-- start RECORDS SHOWN --

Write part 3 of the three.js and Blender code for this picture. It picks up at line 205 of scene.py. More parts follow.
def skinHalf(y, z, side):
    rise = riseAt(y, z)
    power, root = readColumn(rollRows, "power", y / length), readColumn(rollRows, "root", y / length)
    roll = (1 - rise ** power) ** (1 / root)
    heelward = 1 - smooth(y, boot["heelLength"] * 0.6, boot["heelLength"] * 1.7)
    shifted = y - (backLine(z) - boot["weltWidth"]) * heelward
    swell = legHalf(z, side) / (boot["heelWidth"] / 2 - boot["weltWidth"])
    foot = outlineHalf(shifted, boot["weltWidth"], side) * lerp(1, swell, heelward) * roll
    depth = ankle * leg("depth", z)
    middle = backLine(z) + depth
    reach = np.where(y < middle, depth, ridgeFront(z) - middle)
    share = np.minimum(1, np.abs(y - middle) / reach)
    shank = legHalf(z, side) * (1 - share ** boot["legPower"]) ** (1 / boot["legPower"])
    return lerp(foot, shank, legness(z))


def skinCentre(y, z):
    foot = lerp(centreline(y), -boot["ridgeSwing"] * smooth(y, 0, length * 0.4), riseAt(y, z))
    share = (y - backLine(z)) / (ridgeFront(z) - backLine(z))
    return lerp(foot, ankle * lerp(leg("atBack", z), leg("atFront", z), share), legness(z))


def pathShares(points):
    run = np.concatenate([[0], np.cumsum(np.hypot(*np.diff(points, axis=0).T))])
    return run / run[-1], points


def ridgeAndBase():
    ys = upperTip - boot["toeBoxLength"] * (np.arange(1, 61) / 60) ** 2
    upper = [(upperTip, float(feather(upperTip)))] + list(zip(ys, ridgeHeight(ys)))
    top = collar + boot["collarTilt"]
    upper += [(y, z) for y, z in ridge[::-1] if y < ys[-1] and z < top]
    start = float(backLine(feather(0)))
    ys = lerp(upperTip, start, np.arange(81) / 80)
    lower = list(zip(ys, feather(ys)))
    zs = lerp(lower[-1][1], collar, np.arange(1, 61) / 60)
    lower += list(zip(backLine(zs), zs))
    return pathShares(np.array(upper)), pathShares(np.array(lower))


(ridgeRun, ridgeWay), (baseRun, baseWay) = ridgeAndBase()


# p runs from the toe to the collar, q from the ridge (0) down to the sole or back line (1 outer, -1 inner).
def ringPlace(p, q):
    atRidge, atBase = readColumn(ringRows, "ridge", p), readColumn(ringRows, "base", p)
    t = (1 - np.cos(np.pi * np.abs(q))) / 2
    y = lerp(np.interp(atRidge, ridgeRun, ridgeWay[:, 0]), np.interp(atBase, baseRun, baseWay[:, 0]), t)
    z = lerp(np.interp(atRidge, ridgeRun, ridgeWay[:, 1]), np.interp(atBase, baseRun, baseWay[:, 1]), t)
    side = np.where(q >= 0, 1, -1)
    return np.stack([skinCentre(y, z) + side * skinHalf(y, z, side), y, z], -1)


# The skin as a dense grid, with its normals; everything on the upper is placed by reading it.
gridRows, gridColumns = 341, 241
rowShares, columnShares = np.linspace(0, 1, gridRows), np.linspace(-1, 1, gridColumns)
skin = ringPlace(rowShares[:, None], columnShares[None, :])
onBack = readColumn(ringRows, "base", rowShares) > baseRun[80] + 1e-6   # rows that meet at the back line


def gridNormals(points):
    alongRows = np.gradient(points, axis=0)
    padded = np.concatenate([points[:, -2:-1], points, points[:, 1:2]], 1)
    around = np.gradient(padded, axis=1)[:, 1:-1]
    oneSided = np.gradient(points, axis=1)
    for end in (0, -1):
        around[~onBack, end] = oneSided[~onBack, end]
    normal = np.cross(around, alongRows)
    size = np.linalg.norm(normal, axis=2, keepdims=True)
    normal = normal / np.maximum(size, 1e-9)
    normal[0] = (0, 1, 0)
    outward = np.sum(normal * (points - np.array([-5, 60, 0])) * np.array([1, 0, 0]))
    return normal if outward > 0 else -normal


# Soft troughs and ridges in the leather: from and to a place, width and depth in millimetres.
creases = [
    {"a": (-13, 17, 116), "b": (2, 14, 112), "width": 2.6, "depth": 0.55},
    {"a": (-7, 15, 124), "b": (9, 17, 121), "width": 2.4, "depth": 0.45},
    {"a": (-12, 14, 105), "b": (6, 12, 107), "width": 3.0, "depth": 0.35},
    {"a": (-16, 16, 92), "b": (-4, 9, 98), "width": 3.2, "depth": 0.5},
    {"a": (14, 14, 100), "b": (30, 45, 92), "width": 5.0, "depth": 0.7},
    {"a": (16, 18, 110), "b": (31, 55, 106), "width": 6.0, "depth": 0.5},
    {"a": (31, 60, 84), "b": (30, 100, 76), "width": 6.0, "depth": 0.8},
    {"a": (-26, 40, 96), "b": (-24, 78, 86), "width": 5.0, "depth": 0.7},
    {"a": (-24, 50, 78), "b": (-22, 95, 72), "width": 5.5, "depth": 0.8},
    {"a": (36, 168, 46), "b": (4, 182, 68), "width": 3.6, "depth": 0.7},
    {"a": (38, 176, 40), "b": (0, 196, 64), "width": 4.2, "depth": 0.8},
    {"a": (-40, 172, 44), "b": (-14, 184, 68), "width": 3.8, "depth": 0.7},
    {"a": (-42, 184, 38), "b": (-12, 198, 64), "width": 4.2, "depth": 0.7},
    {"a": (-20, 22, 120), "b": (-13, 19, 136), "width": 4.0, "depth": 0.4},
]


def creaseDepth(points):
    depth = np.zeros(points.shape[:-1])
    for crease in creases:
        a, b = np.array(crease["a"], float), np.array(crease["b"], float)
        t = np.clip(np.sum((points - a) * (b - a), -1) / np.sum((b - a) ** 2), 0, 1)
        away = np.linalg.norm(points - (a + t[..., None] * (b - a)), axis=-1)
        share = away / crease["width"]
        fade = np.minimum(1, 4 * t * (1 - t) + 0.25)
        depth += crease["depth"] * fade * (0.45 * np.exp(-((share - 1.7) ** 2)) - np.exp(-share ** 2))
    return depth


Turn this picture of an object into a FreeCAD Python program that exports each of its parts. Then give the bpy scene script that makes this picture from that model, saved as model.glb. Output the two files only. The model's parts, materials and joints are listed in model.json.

-- end RECORDS SHOWN --

» **SET EXERCISE**
The records above should be returned exactly.

» **EXERCISE ANSWER**
Write part 3 of the three.js and Blender code for this picture. It picks up at line 205 of scene.py. More parts follow.
def skinHalf(y, z, side):
    rise = riseAt(y, z)
    power, root = readColumn(rollRows, "power", y / length), readColumn(rollRows, "root", y / length)
    roll = (1 - rise ** power) ** (1 / root)
    heelward = 1 - smooth(y, boot["heelLength"] * 0.6, boot["heelLength"] * 1.7)
    shifted = y - (backLine(z) - boot["weltWidth"]) * heelward
    swell = legHalf(z, side) / (boot["heelWidth"] / 2 - boot["weltWidth"])
    foot = outlineHalf(shifted, boot["weltWidth"], side) * lerp(1, swell, heelward) * roll
    depth = ankle * leg("depth", z)
    middle = backLine(z) + depth
    reach = np.where(y < middle, depth, ridgeFront(z) - middle)
    share = np.minimum(1, np.abs(y - middle) / reach)
    shank = legHalf(z, side) * (1 - share ** boot["legPower"]) ** (1 / boot["legPower"])
    return lerp(foot, shank, legness(z))


def skinCentre(y, z):
    foot = lerp(centreline(y), -boot["ridgeSwing"] * smooth(y, 0, length * 0.4), riseAt(y, z))
    share = (y - backLine(z)) / (ridgeFront(z) - backLine(z))
    return lerp(foot, ankle * lerp(leg("atBack", z), leg("atFront", z), share), legness(z))


def pathShares(points):
    run = np.concatenate([[0], np.cumsum(np.hypot(*np.diff(points, axis=0).T))])
    return run / run[-1], points


def ridgeAndBase():
    ys = upperTip - boot["toeBoxLength"] * (np.arange(1, 61) / 60) ** 2
    upper = [(upperTip, float(feather(upperTip)))] + list(zip(ys, ridgeHeight(ys)))
    top = collar + boot["collarTilt"]
    upper += [(y, z) for y, z in ridge[::-1] if y < ys[-1] and z < top]
    start = float(backLine(feather(0)))
    ys = lerp(upperTip, start, np.arange(81) / 80)
    lower = list(zip(ys, feather(ys)))
    zs = lerp(lower[-1][1], collar, np.arange(1, 61) / 60)
    lower += list(zip(backLine(zs), zs))
    return pathShares(np.array(upper)), pathShares(np.array(lower))


(ridgeRun, ridgeWay), (baseRun, baseWay) = ridgeAndBase()


# p runs from the toe to the collar, q from the ridge (0) down to the sole or back line (1 outer, -1 inner).
def ringPlace(p, q):
    atRidge, atBase = readColumn(ringRows, "ridge", p), readColumn(ringRows, "base", p)
    t = (1 - np.cos(np.pi * np.abs(q))) / 2
    y = lerp(np.interp(atRidge, ridgeRun, ridgeWay[:, 0]), np.interp(atBase, baseRun, baseWay[:, 0]), t)
    z = lerp(np.interp(atRidge, ridgeRun, ridgeWay[:, 1]), np.interp(atBase, baseRun, baseWay[:, 1]), t)
    side = np.where(q >= 0, 1, -1)
    return np.stack([skinCentre(y, z) + side * skinHalf(y, z, side), y, z], -1)


# The skin as a dense grid, with its normals; everything on the upper is placed by reading it.
gridRows, gridColumns = 341, 241
rowShares, columnShares = np.linspace(0, 1, gridRows), np.linspace(-1, 1, gridColumns)
skin = ringPlace(rowShares[:, None], columnShares[None, :])
onBack = readColumn(ringRows, "base", rowShares) > baseRun[80] + 1e-6   # rows that meet at the back line


def gridNormals(points):
    alongRows = np.gradient(points, axis=0)
    padded = np.concatenate([points[:, -2:-1], points, points[:, 1:2]], 1)
    around = np.gradient(padded, axis=1)[:, 1:-1]
    oneSided = np.gradient(points, axis=1)
    for end in (0, -1):
        around[~onBack, end] = oneSided[~onBack, end]
    normal = np.cross(around, alongRows)
    size = np.linalg.norm(normal, axis=2, keepdims=True)
    normal = normal / np.maximum(size, 1e-9)
    normal[0] = (0, 1, 0)
    outward = np.sum(normal * (points - np.array([-5, 60, 0])) * np.array([1, 0, 0]))
    return normal if outward > 0 else -normal


# Soft troughs and ridges in the leather: from and to a place, width and depth in millimetres.
creases = [
    {"a": (-13, 17, 116), "b": (2, 14, 112), "width": 2.6, "depth": 0.55},
    {"a": (-7, 15, 124), "b": (9, 17, 121), "width": 2.4, "depth": 0.45},
    {"a": (-12, 14, 105), "b": (6, 12, 107), "width": 3.0, "depth": 0.35},
    {"a": (-16, 16, 92), "b": (-4, 9, 98), "width": 3.2, "depth": 0.5},
    {"a": (14, 14, 100), "b": (30, 45, 92), "width": 5.0, "depth": 0.7},
    {"a": (16, 18, 110), "b": (31, 55, 106), "width": 6.0, "depth": 0.5},
    {"a": (31, 60, 84), "b": (30, 100, 76), "width": 6.0, "depth": 0.8},
    {"a": (-26, 40, 96), "b": (-24, 78, 86), "width": 5.0, "depth": 0.7},
    {"a": (-24, 50, 78), "b": (-22, 95, 72), "width": 5.5, "depth": 0.8},
    {"a": (36, 168, 46), "b": (4, 182, 68), "width": 3.6, "depth": 0.7},
    {"a": (38, 176, 40), "b": (0, 196, 64), "width": 4.2, "depth": 0.8},
    {"a": (-40, 172, 44), "b": (-14, 184, 68), "width": 3.8, "depth": 0.7},
    {"a": (-42, 184, 38), "b": (-12, 198, 64), "width": 4.2, "depth": 0.7},
    {"a": (-20, 22, 120), "b": (-13, 19, 136), "width": 4.0, "depth": 0.4},
]


def creaseDepth(points):
    depth = np.zeros(points.shape[:-1])
    for crease in creases:
        a, b = np.array(crease["a"], float), np.array(crease["b"], float)
        t = np.clip(np.sum((points - a) * (b - a), -1) / np.sum((b - a) ** 2), 0, 1)
        away = np.linalg.norm(points - (a + t[..., None] * (b - a)), axis=-1)
        share = away / crease["width"]
        fade = np.minimum(1, 4 * t * (1 - t) + 0.25)
        depth += crease["depth"] * fade * (0.45 * np.exp(-((share - 1.7) ** 2)) - np.exp(-share ** 2))
    return depth


Turn this picture of an object into a FreeCAD Python program that exports each of its parts. Then give the bpy scene script that makes this picture from that model, saved as model.glb. Output the two files only. The model's parts, materials and joints are listed in model.json.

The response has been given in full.